Find each line in the following listing that has the string "scene", then state the count and nothing else.

PROVIDED DATA:
◆ ◆ ◆ ◆
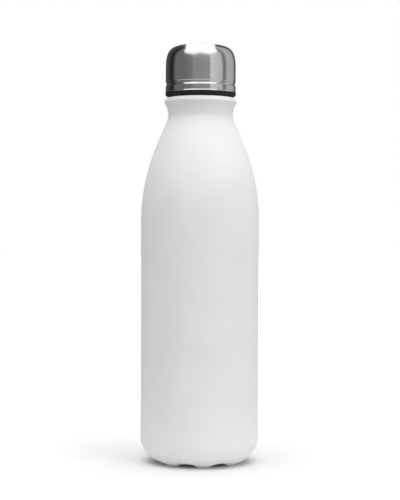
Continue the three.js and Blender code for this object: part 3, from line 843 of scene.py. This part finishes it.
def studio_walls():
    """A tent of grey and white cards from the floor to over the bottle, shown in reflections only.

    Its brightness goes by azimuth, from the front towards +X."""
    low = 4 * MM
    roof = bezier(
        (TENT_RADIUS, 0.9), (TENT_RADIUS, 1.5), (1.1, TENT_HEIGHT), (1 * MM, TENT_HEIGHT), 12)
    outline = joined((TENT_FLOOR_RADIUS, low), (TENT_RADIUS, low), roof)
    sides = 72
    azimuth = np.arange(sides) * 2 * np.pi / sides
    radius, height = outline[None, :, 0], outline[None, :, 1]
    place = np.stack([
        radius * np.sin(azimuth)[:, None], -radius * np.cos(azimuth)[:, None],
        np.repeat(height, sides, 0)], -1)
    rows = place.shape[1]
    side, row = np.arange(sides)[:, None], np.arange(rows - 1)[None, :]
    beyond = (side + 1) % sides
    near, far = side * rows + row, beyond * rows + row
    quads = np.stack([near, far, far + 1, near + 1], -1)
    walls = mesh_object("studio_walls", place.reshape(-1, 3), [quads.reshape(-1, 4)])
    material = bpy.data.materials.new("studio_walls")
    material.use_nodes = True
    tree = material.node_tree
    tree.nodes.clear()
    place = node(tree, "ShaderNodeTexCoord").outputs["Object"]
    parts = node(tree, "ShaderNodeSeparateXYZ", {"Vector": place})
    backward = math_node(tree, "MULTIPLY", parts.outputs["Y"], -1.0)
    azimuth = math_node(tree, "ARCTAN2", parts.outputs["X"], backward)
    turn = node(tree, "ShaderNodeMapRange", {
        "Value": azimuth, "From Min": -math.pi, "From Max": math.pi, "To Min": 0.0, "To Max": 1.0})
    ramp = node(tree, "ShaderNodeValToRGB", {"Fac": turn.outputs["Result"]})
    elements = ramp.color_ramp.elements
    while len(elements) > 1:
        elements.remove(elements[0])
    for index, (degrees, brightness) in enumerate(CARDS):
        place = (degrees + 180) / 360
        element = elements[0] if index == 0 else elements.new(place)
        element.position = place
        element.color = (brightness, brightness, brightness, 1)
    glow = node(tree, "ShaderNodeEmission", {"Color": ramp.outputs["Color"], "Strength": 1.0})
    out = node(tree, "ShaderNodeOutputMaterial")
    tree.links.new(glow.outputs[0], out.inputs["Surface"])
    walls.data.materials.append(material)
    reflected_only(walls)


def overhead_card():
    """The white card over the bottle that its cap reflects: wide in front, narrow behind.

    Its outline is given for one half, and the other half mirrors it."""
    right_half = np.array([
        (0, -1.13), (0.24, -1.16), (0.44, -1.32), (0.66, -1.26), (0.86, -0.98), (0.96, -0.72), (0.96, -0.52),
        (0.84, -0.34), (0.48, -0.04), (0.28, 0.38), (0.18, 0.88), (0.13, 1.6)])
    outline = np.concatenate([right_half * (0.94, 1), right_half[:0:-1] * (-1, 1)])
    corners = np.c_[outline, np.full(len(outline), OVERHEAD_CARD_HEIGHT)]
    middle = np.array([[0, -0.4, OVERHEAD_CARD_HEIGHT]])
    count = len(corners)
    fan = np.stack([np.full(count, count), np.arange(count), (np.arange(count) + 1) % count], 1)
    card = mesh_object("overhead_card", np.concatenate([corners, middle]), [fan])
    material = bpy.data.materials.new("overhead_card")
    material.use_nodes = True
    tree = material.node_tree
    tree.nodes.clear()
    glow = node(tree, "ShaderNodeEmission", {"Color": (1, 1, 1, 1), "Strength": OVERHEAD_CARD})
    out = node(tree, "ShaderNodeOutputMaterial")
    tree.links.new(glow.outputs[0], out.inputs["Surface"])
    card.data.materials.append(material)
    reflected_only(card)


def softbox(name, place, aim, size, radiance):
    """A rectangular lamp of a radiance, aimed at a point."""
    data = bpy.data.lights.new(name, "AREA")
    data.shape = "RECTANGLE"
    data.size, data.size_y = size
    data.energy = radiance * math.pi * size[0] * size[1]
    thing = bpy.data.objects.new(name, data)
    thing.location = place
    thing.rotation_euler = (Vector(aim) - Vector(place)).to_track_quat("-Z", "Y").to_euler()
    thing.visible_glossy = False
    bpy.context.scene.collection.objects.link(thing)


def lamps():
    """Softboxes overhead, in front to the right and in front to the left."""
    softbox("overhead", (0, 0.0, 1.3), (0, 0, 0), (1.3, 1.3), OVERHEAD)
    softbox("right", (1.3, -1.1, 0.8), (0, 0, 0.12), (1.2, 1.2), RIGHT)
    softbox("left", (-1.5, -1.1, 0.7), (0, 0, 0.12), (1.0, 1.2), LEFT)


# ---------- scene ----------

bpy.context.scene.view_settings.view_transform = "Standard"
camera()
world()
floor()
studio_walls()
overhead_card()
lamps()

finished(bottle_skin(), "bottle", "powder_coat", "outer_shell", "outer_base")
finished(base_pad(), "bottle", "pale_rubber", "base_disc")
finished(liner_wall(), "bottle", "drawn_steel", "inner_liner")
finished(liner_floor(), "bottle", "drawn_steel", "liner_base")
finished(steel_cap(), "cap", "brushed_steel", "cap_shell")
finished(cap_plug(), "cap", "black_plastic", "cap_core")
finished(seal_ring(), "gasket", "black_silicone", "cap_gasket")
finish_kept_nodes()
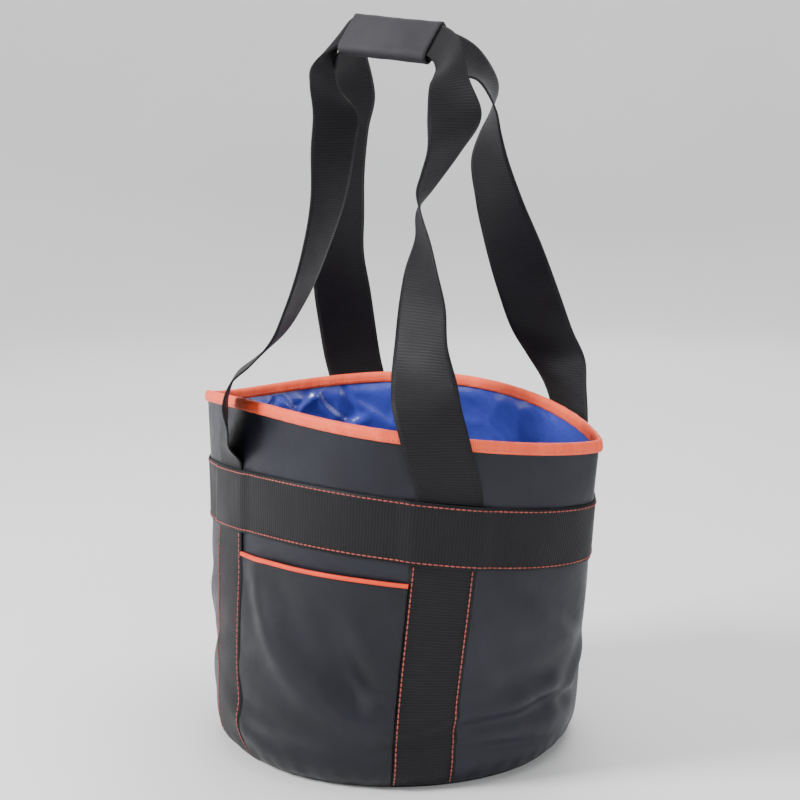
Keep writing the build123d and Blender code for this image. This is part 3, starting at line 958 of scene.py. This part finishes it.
◆ ◆ ◆ ◆
FINAL RESULT: 5